Problem ->
Reproduce exactly the lines of the material beneath, from the line that contains "Write the FreeCAD" to the line that contains "WALL_DRAFT = 3.5", both included, and no other lines.

Records from a dataset
====
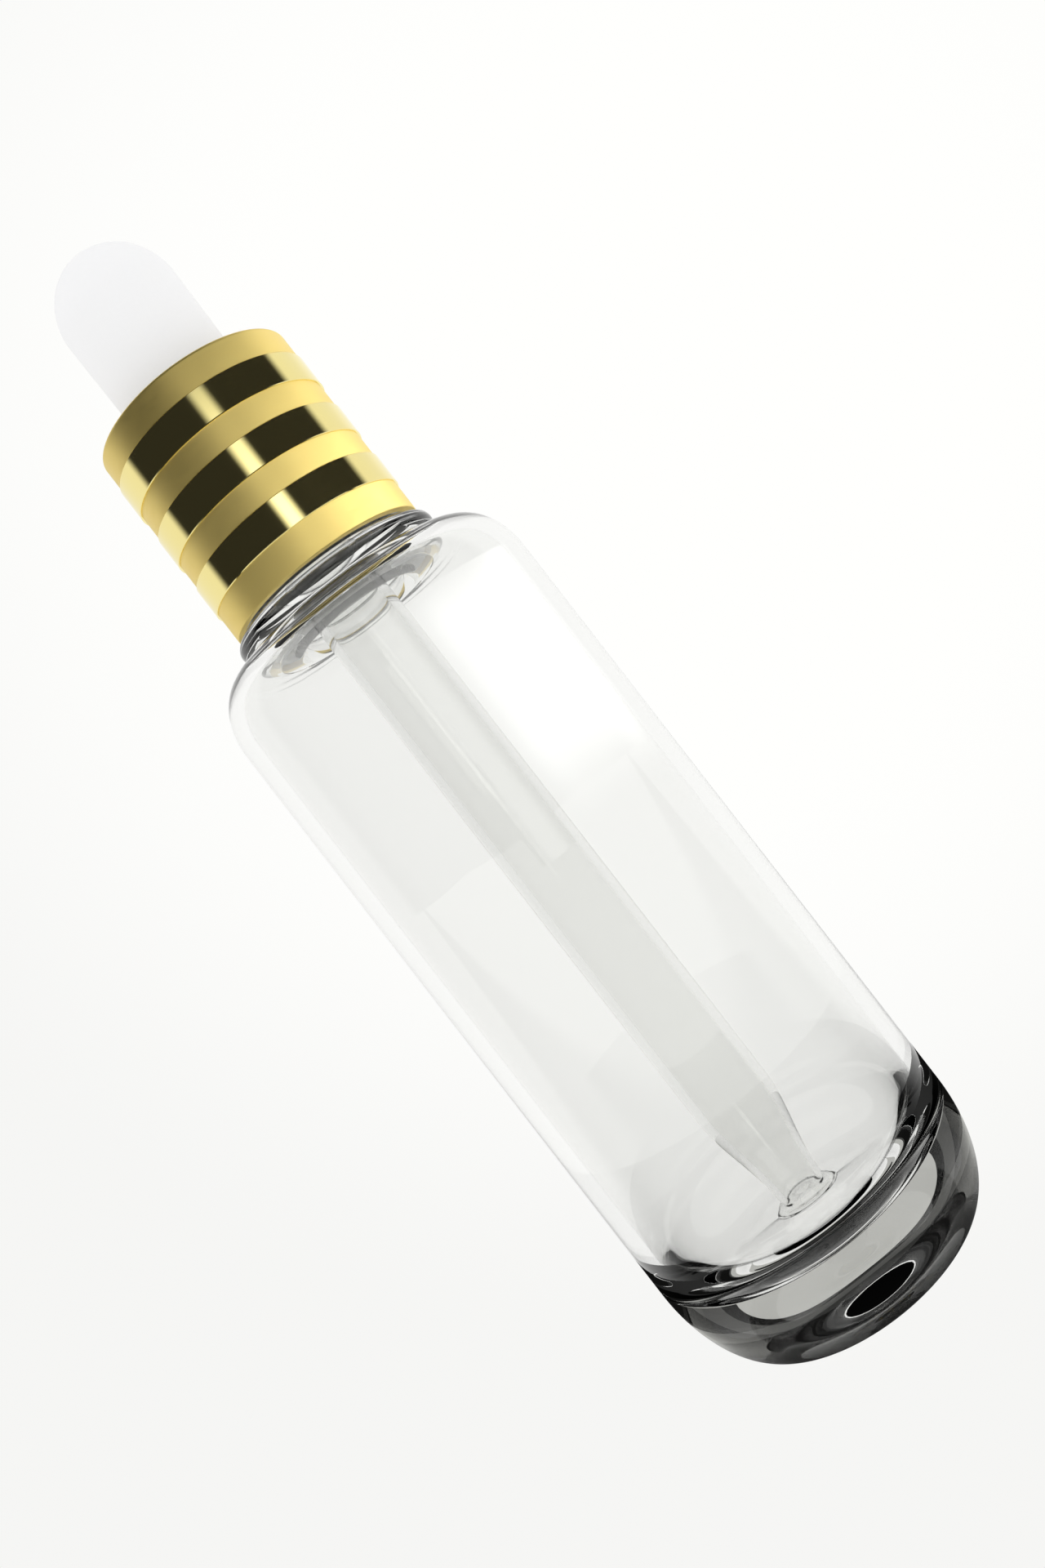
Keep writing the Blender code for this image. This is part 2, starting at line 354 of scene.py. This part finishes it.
def cap(look):
    """Plastic closure inside the shell, with a rounded mouth."""
    inner_r = CAP_R - CAP_WALL
    web_z = CAP_TOP_Z - CAP_WEB
    lip = CAP_WALL / 2
    outline = [
        (HOLE_R, CAP_TOP_Z),
        (CAP_R, CAP_TOP_Z),
        *arc((CAP_R - lip, CAP_BOTTOM_Z + lip), (lip, lip), 0, -180, 12),
        (inner_r, web_z),
        (HOLE_R, web_z),
    ]
    return turned("cap_plastic", outline, look)


def gasket(look):
    """Soft washer between the bottle's rim and the bulb's flange, with rounded edges."""
    half = GASKET_H / 2
    outline = [
        *arc((GASKET_R - half, GASKET_Z + half), (half, half), 90, -90, 12),
        (GASKET_BORE_R, GASKET_Z),
        (GASKET_BORE_R, GASKET_Z + GASKET_H),
    ]
    return turned("gasket_foam", outline, look)


def link(tree, source, output, target, into):
    tree.links.new(source.outputs[output], target.inputs[into])


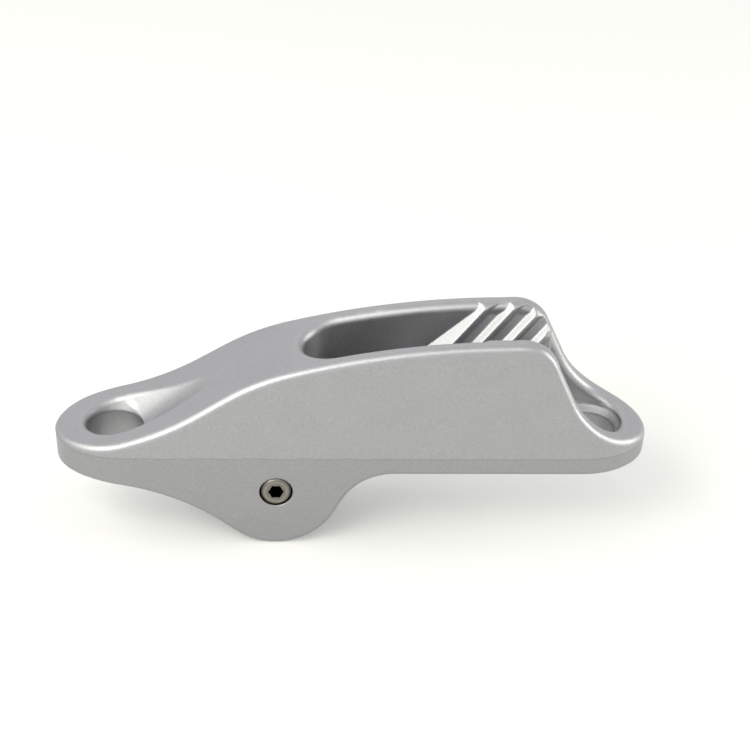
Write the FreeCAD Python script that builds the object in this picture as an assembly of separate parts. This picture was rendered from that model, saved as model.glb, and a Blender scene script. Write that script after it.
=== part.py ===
import FreeCAD, Part
import math
import os

Vector = FreeCAD.Vector

# Millimetres. The origin is on the axis of the anchor eye, at the height where the two mould halves
# met. X runs along the cleat from the anchor eye to the tail eye, Z points up out of the jaws.

# Plan
EYE_SPACING = 86.2
END_REACH = 10.9
BODY_WIDTH = 22.2
END_LENGTH = 12.4
WALL_DRAFT = 3.5

# Upper outline, from the anchor lug up the ramp, over the back and down to the tail lug
ANCHOR_TIP_HEIGHT = 0.6
RAMP_FOOT_X = 6.3
RAMP_FOOT_HEIGHT = 3.3
RAMP_FOOT_RADIUS = 49.0
RAMP_HEAD_X = 25.3
RAMP_HEAD_HEIGHT = 15.4
RAMP_HEAD_RADIUS = 42.0
BACK_X = 49.6
BACK_HEIGHT = 21.9
BACK_RADIUS = 155.0
JAW_CORNER_INSET = 9.2
JAW_CORNER_HEIGHT = 22.7
JAW_CORNER_RADIUS = 6.9
TAIL_FOOT_INSET = 0.9
TAIL_FOOT_HEIGHT = 4.6
TAIL_FOOT_RADIUS = 16.0
TAIL_TIP_HEIGHT = 1.0

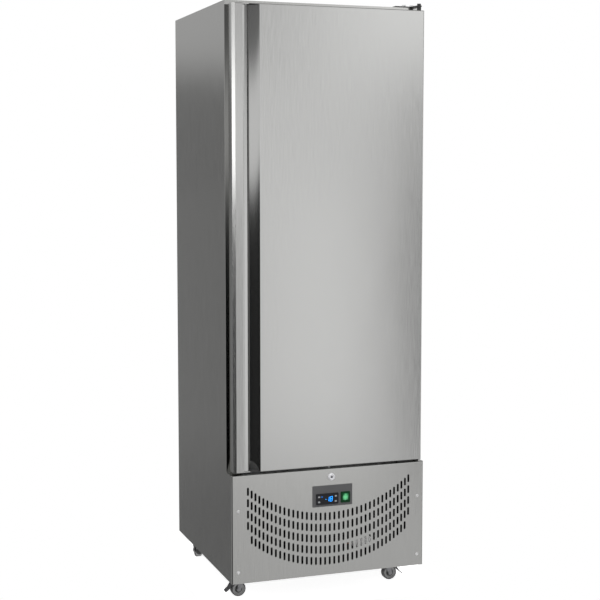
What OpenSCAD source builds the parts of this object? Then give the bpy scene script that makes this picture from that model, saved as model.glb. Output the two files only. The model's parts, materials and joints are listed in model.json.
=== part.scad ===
// Upright freezer on casters: an insulated cabinet over a machine base, with one hinged door.
// Millimetres. X to the right, Y to the back, Z up, origin on the floor under the middle.

/* [Cabinet] */
// Width over the side panels
cab_w = 680; // [640:5:740]
// Depth from the front of the base to the back
cab_d = 695; // [660:5:760]
// Height of the casing, without the casters
cab_h = 1886; // [1600:2:2000]
// Thickness of the casing's sheet
sheet_t = 1; // [0.8:0.1:1.4]
// Outside radius of the folded edges
fold_r = 3; // [2.5:0.5:5]
// Width of the side panels' front flanges
stile_w = 52; // [46:1:56]
// Height of the rails over and under the opening
rail_h = 52; // [46:1:56]
// Width of the side panels' folds at the back
back_fold_w = 20; // [14:1:30]
// Insulated thickness of the side walls, casing included
side_wall = 60; // [58:1:70]
// Insulated thickness of the top
top_wall = 60; // [58:1:80]
// Insulated thickness of the compartment's floor
floor_wall = 60; // [58:1:80]
// Insulated thickness of the back wall
back_wall = 65; // [55:1:80]
// Thickness of the inner liner
liner_t = 2; // [1.5:0.5:3]
// Depth of the plastic strips round the opening
throat_d = 6; // [4:1:10]

/* [Base] */
// Height of the machine base
base_h = 359; // [340:1:400]
// Radius of the front panel's upright edges
front_r = 5; // [3.5:0.5:8]
// Length of the front panel's side folds
front_fold = 15; // [12:1:20]
// Seam between the front panel and a side panel
seam = 0.5; // [0.3:0.1:1]
// Thickness of the base tray
tray_t = 2; // [1.5:0.5:3]
// Height of the base tray's rim
tray_rim = 25; // [15:1:40]
// Height of the rear grille's vents above the casing's bottom
vent_z = 130; // [110:1:140]

/* [Front slots] */
// Columns of slots on each side of the middle column
slot_half = 19; // [12:1:19]
// Rows of slots
slot_rows = 5; // [3:1:5]
// Width of a slot
slot_w = 7; // [4:0.5:8]
// Length of a slot
slot_l = 27; // [20:1:30]
// Distance between rows
row_pitch = 37.7; // [34:0.1:38]
// Step from column to column along the arc
slot_step = 16.33; // [14:0.01:16.6]
// Radius of the arc that the rows follow
slot_arc_r = 437; // [420:1:520]
// Middle of the top row above the casing's bottom, at the lowest column
slot_top = 198; // [190:1:205]

/* [Controls] */
// Width of the display plate
plate_w = 141; // [136:1:160]
// Height of the display plate
plate_h = 71; // [60:1:76]
// Thickness of the display plate
plate_t = 1.5; // [1:0.1:2.5]
// Middle of the display plate to the right of the cabinet's middle
plate_x = 9; // [0:1:20]
// Middle of the display plate above the casing's bottom
plate_z = 267.5; // [262:0.5:272]
// Width of the controller's bezel
bezel_w = 79; // [76:1:84]
// Height of the controller's bezel
bezel_h = 37; // [34:1:44]
// Thickness of the controller's bezel
bezel_t = 2.5; // [2:0.1:3]
// Middle of the controller to the left of the plate's middle
bezel_x = 19; // [17:1:24]
// Middle of the controller below the plate's middle
bezel_drop = 9.5; // [8:0.5:12]
// Width of the controller's body
ctrl_w = 70; // [60:1:72]
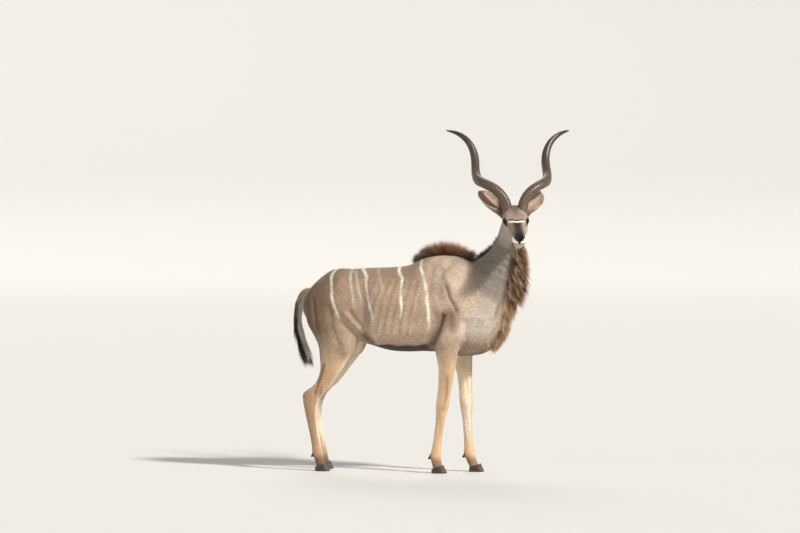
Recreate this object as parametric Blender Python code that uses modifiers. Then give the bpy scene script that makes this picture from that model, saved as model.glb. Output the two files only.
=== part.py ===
====
Response to this exercise ->
Write the FreeCAD Python script that builds the object in this picture as an assembly of separate parts. This picture was rendered from that model, saved as model.glb, and a Blender scene script. Write that script after it.
=== part.py ===
import FreeCAD, Part
import math
import os

Vector = FreeCAD.Vector

# Millimetres. The origin is on the axis of the anchor eye, at the height where the two mould halves
# met. X runs along the cleat from the anchor eye to the tail eye, Z points up out of the jaws.

# Plan
EYE_SPACING = 86.2
END_REACH = 10.9
BODY_WIDTH = 22.2
END_LENGTH = 12.4
WALL_DRAFT = 3.5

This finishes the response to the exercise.